The naming of the months has given them character and has allowed us to create a relationship with them. And we know the character of the different months. We know what Elul is as a month. We know what Tishrei is as a month. And we also know what Marcheshvan is. It is a month without any definition – there is nothing interesting about it. And because it has no definition, we have to give it one. It is the bitter month; it is mar; there are no chagim, so we are bitter. That, at least, is the folk parsing of the name, which sees “mar” as a prefix. As a result of this understanding, the “mar” has often been dropped, and it is commonly referred to as “Cheshvan”. And anyway, who wants a bitter month? Thus, there has even been a move in Israel recently to have the name of the month officially changed to Cheshvan and to introduce into this month the theme of social justice. That is, to change its name and to give it a new character. In fact, since the name derives from the Babylonian month, it is clear that “mar” is not a prefix and does not mean bitter. The original name of the month was “Arach Samna” which means the eighth (samna=shmoneh) month (arach = yerach) and thus dropping the “mar” is completely out of place. However, the true etymology is not the issue. What is at stake is the current name and the current character of the month. How should it be shaped? What do we want this month to be?

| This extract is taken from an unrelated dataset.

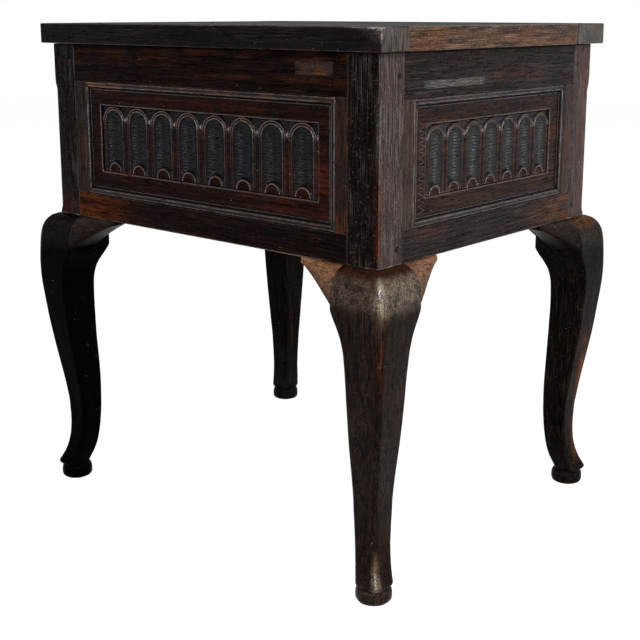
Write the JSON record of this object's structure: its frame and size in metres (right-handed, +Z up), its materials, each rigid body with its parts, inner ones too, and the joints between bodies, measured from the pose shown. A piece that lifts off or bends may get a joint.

All of this shows us how powerful names are. They define things and give them character. And the question over who gets to name something and what its name should be is often the question of what the identity and character of that thing will be. Thus, the naming of the animals in last week’s parasha by Adam was the first act that he did as a human. In fact, after the creating itself, naming was the first act that God performed as well. In this act we take something from the universal and abstract and make it particular, concrete, and real.
This theme of names continues from Breishit through parshat Noach. The people of Migdal Bavel said “Let us make for ourselves a name, lest we spread throughout the land.” What was their sin? Their sin was that they were supposed to spread throughout the land and populate it, but they only wanted to stay in one place. They were afraid that by venturing forth into the world they would lose their identity, they would lose their name. The only way they could preserve their name was to stay in one place and have everyone come to them. To assimilate all others into themselves – this would grow their name. They are the insecure person writ large, the person who does not have a strong enough sense of self and who needs others to constantly feed his ego so they can prop up his self-image. The people of Bavel needed all people to gather around them so that they could preserve their name, their sense of self. The other side of this is the case by the Nifilim in Breishit 6:4. They were people not of “a name,” but of “the name” – only one name, their own – these are the egotistical people who have a very strong sense of self, but only can see themselves and no one else.
God, on the other hand, wanted the peopel of Migdal Bavel to venture into the world. God wanted them to have a strong name, a sense of identity and purpose that would allow them to individuate themselves from others and to authentically encounter the other. Different languages became a necessary tool to force this distinctiveness and identity. This was, for them, the only way they could retain their identity. This would allow them to spread forth throughout the world and not lose their name .
One of Noach’s sons, of course, embodied this sense of identity and purpose: Shem, whose name, literally, means “name.” It is Shem who knows how to act when his father is disgraced. And it is Shem’s son, Avraham, who in next week’s parasha, has such a strong sense of God, as distinct from all the false gods of his time. It is he who knows the name of God and who, wherever he goes, calls “bi’shem Hashem,” “in the name of God.” Avraham understands what it means to go out into the world with a strong sense of purpose, a strong sense of self. He knows his name, and he knows God’s name, and it is this that he brings into the larger world. Rather than needing others to prop up his identity, he is able to encounter others and share with them what he, as Avraham, has to offer.
Just as Avraham calls out in God’s name, so God names Avraham, and changes his name from Avram to Avraham. This is the first naming that God has done since creation. God recreated the world after the flood and now, in naming Avraham, God has done the second act of creation anew, the act of naming. And, through this act of naming, God has defined Avraham’s character and defined his relationship to Avraham.
And so the relationship continues, with Avraham’s descendants, Yitzchak and Yaakov, continuing to spread God’s name, and with God continuing to name them – Yitzchak, by directing Avraham how to name him, and by changing Yaakov’s name to Yisrael.
This is the move from Noach to Lekh Lekha. It is the move from the universal to the particular. It is what creates the special, personal and intimate relationship that we have with God and that God has with us, the descendants of Avraham, the descendants of Shem.
As Bnei Yisrael, we know our own name, we know our character and our identity. If we have a strong enough sense of who we are, and a strong enough sense of mission, if we ourselves know the name of God, then we will not be afraid to venture into the larger world, to encounter the other and to spread the name of God.